湖のお風呂 ~無いけど有る旅のこと~【コラム|感じるために生きている】

25年ほど前にグアテマラに行ったことがある。連れ合いと、あと、お腹の中ですくすく発育中の長男と一緒だった。その旅の途中、まるで海のように大きく広がるアティトラン湖のほとりの街に、しばらく滞在した。

鮮やかな色彩の織りや刺繍をほどこした民族衣装をきた人びとが行き交う市場が観光客にも人気だった。街全体、治安も良くのんびりとしていた。魚も捕れる湖の懐の大きさのおかげもあるだろうし、観光地として規律が守られていたからなのかもしれない。

部屋に物が4つだけ

私たちが選んだ宿は、簡素中の簡素な1階建ての建物で(今思えば中学の部室棟みたい!)、トウモロコシ畑が目の前にあって、部屋はそれに沿うように1列に並んでいた。室内は、コンクリートの床に、ベッドと、木の机とイス、そしてロウソク台があるだけだった。部屋の中の物はその4つだけ。

私の人生でもっとも物の数が少なかった部屋だ。その部屋の軒下にハンモックを吊して、妊娠中の体を旅の疲れから労るように多くの時間はゆらゆらと揺れてすごした。朝になると、民族衣装をきた3才から8才くらいの可愛い三人姉妹が、はにかんで笑いながら、手作りのパンを売りに来てくれた。ミルクと小麦の味がちゃんとしておいしかった。毎朝来ると、一緒に日本からもっていった折り紙で折り鶴をおる練習をした。

トウモロコシ畑のトイレと湖のお風呂

部屋の列の端に、トイレとシャワーがあったが、匂いもあってとても使う気にはなれなかった。そして、地元の人たちも、それを使っている気配を感じなかった。私も目の前のトウモロコシ畑に身を隠して用を済ませたり、観光客用のお店のトイレを使ったりした。

アティトラン湖に出ると、湖の箇所箇所で、洗濯をする人、水遊びの子どもたち、体を洗っている人とで、どうも場所の棲み分けがされているようだった。私は宿のシャワーを選ばず、美しい水をたたえた湖に飛び込む方を選んだ。

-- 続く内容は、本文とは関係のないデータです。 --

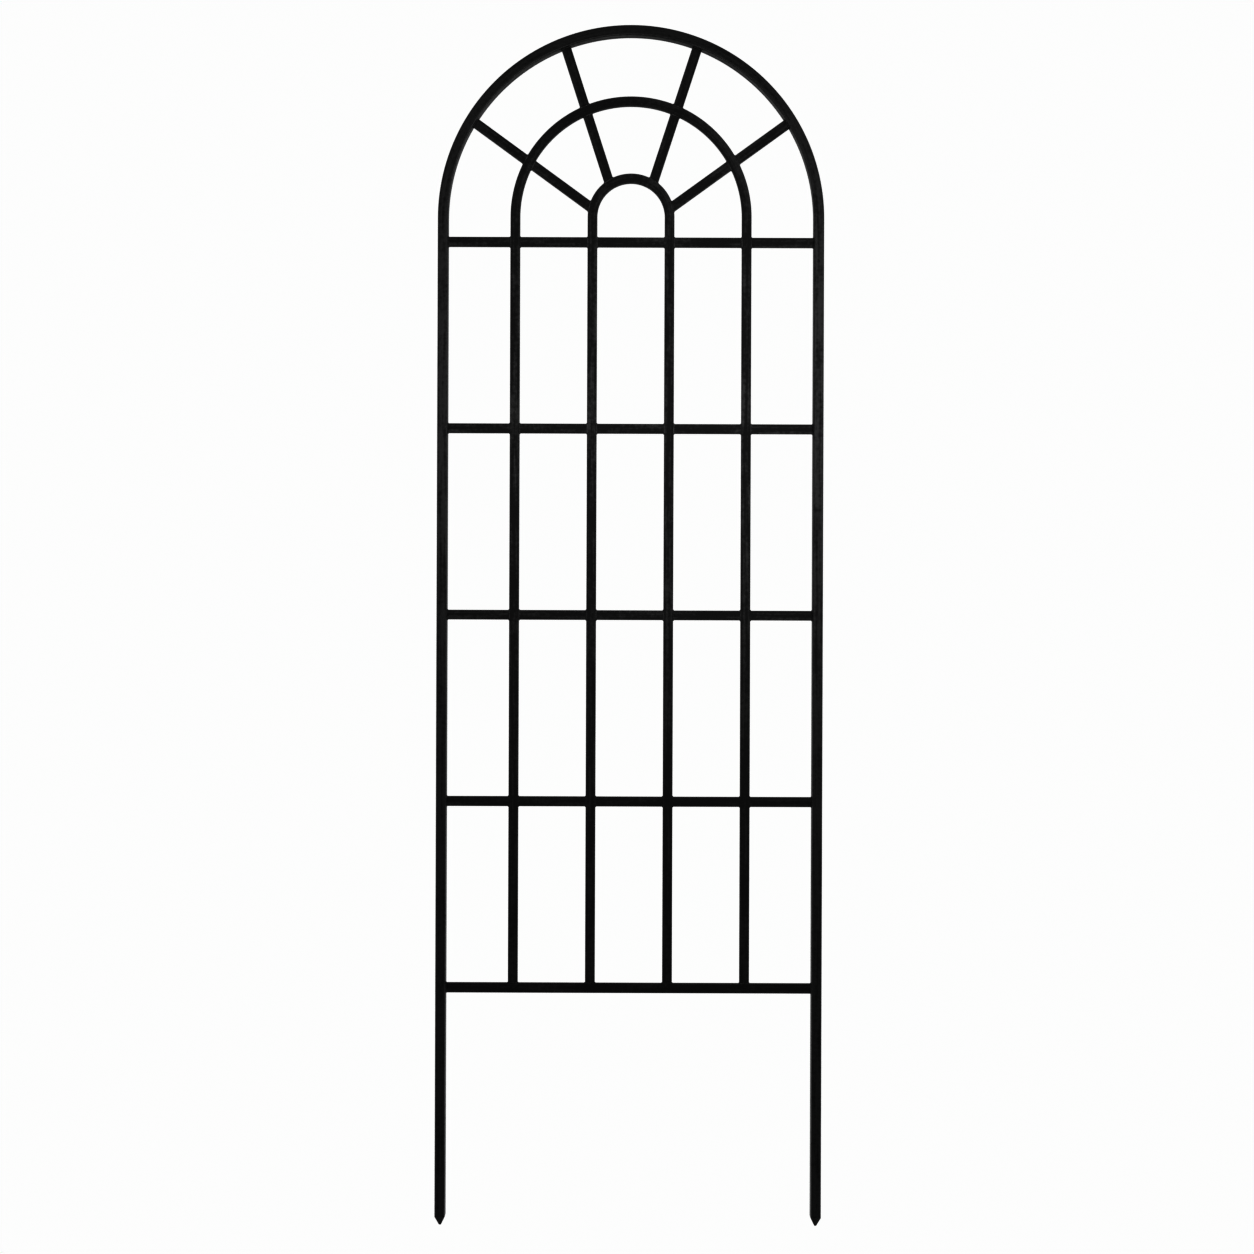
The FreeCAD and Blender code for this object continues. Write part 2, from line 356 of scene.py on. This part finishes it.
def section(width, depth, corner):
    """Outline of a rounded rectangle, as rows of across and depth, and its normals.

    Each quarter is a corner centre plus corner * (cos a, sin a), with a over a quarter turn, so the flat
    faces lie between one quarter's last point and the next one's first.
    """
    quarter = np.repeat(np.arange(4), CORNER_POINTS)
    angle = (quarter + np.tile(np.linspace(0, 1, CORNER_POINTS), 4)) * math.pi / 2
    normal = np.stack([np.cos(angle), np.sin(angle)], axis=1)
    side = np.array([(1, 1), (-1, 1), (-1, -1), (1, -1)])[quarter]
    return side * (width / 2 - corner, depth / 2 - corner) + corner * normal, normal


def bent_bar(name, node, radius, spring, half_face, half_depth, corner, wall, material):
    """A bar bent over a half circle about (0, spring), with both legs running straight down to its feet.

    The outline is carried along stations at the left foot, round the arch and at the right foot. A point is
    station + across * outward + depth * Y, where outward is (cos t, sin t) in X and Z, with t from half a
    turn down to 0. A tube has a second, smaller outline inside, joined to the first by a ring at each foot.
    The normals are the outline's own, so the flats stay flat and only the corners look round.
    """
    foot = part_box(node)[0].z
    turn = np.linspace(math.pi, 0, ARCH_STEPS + 1)
    turn = np.concatenate([turn[:1], turn, turn[-1:]])
    outward = np.stack([np.cos(turn), np.zeros_like(turn), np.sin(turn)], axis=1)
    station = radius * outward + (0, 0, spring)
    station[[0, -1], 2] = foot
    through = np.array([0.0, 1.0, 0.0])
    points, normals, index = [], [], []
    for inset, sign in ((0.0, 1), (wall, -1)) if wall else ((0.0, 1),):
        outline, way = section(2 * (half_face - inset), 2 * (half_depth - inset), corner - inset)
        across, depth = outline[None, :, :1], outline[None, :, 1:]
        points.append(station[:, None] + across * outward[:, None] + depth * through)
        normals.append(sign * (way[None, :, :1] * outward[:, None] + way[None, :, 1:] * through))
        grid = np.arange(len(station) * OUTLINE_POINTS).reshape(-1, OUTLINE_POINTS)
        index.append(grid + grid.size * len(index))
    outer = index[0]
    beside = np.roll(outer, -1, axis=1)
    quads = [np.stack([outer[:-1], outer[1:], beside[1:], beside[:-1]], axis=-1)]
    if wall:
        inner = index[1]
        within = np.roll(inner, -1, axis=1)
        quads.append(np.stack([inner[:-1], within[:-1], within[1:], inner[1:]], axis=-1))
        rings = np.stack([outer, beside, within, inner], axis=-1)
        ends = np.concatenate([rings[0], rings[-1, :, ::-1]]).tolist()
    else:
        ends = [outer[0].tolist(), outer[-1, ::-1].tolist()]
    sides = np.concatenate([strip.reshape(-1, 4) for strip in quads])
    points = np.concatenate(points).reshape(-1, 3)
    normals = np.concatenate(normals).reshape(-1, 3)
    mesh = bpy.data.meshes.new(name)
    mesh.from_pydata(points, [], sides.tolist() + ends)
    mesh.shade_smooth()
    down = np.tile([0.0, 0.0, -1.0], (sum(len(face) for face in ends), 1))
    mesh.normals_split_custom_set(np.concatenate([normals[sides.reshape(-1)], down]).tolist())
    mesh.materials.append(material)
    piece = bpy.data.objects.new(name, mesh)
    bpy.context.scene.collection.objects.link(piece)
    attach(piece, "root")
    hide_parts(node)
    return piece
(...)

簡単なノースリーブのワンピース一枚だけを着て、タオルとシャンプーと石鹸をもち湖までいき、髪を洗っている人のその先まで歩いていって、まずは湖を泳いだ。基本気温が高いので、水が冷たすぎるということはなかった。深くて足は着かない。

幸い私は泳ぐのが好きなので、頭のてっぺんまで濡れるようにもぐった。それで、水際近くに戻り、立ち泳ぎをしながら、頭にシャンプーをつけ洗い、ちゃんと洗えているのかわからないけどともかく体に石鹸をこすりつけて洗った。洗い終わったら、湖の沖から離れた場所で、水がうんと澄んでいるだろう場所まで、スイスイと泳いでいった。波がないから泳ぎやすい。そして、シャンプーを落としながら、遠巻きにUターンして帰ってきた。ともかく、たっぷりとある水の中で泳ぐのは本当に気持ち良かった。少し離れた先で子どもたちが遊んでいて、私の方にむかって、何かキャッキャと楽しそうに話していた。

夜はロウソクの灯りしかない。でも、星はとてもきれいだった。

自然とつながっている

社会の繋がり絡み合っている編み目から抜け出て、地域や自分で自活して暮らしていく。その事を考えたときに、無いけど有る、見えなくても繋がっている、自然の中での体験がとても大切なんだと気がついた。それを感じてきた人たちは、闇の中に一人膝をかかえて生きるのとは違う、個でいながら繋がっているという体感を抱きやすいのではないかと思う。

大きい自然の中へと旅たとう。「ない自由」を楽しむ経験をすることは、これからの世の中で生きていくのに、きっとあなたの心を支えてくれるはず。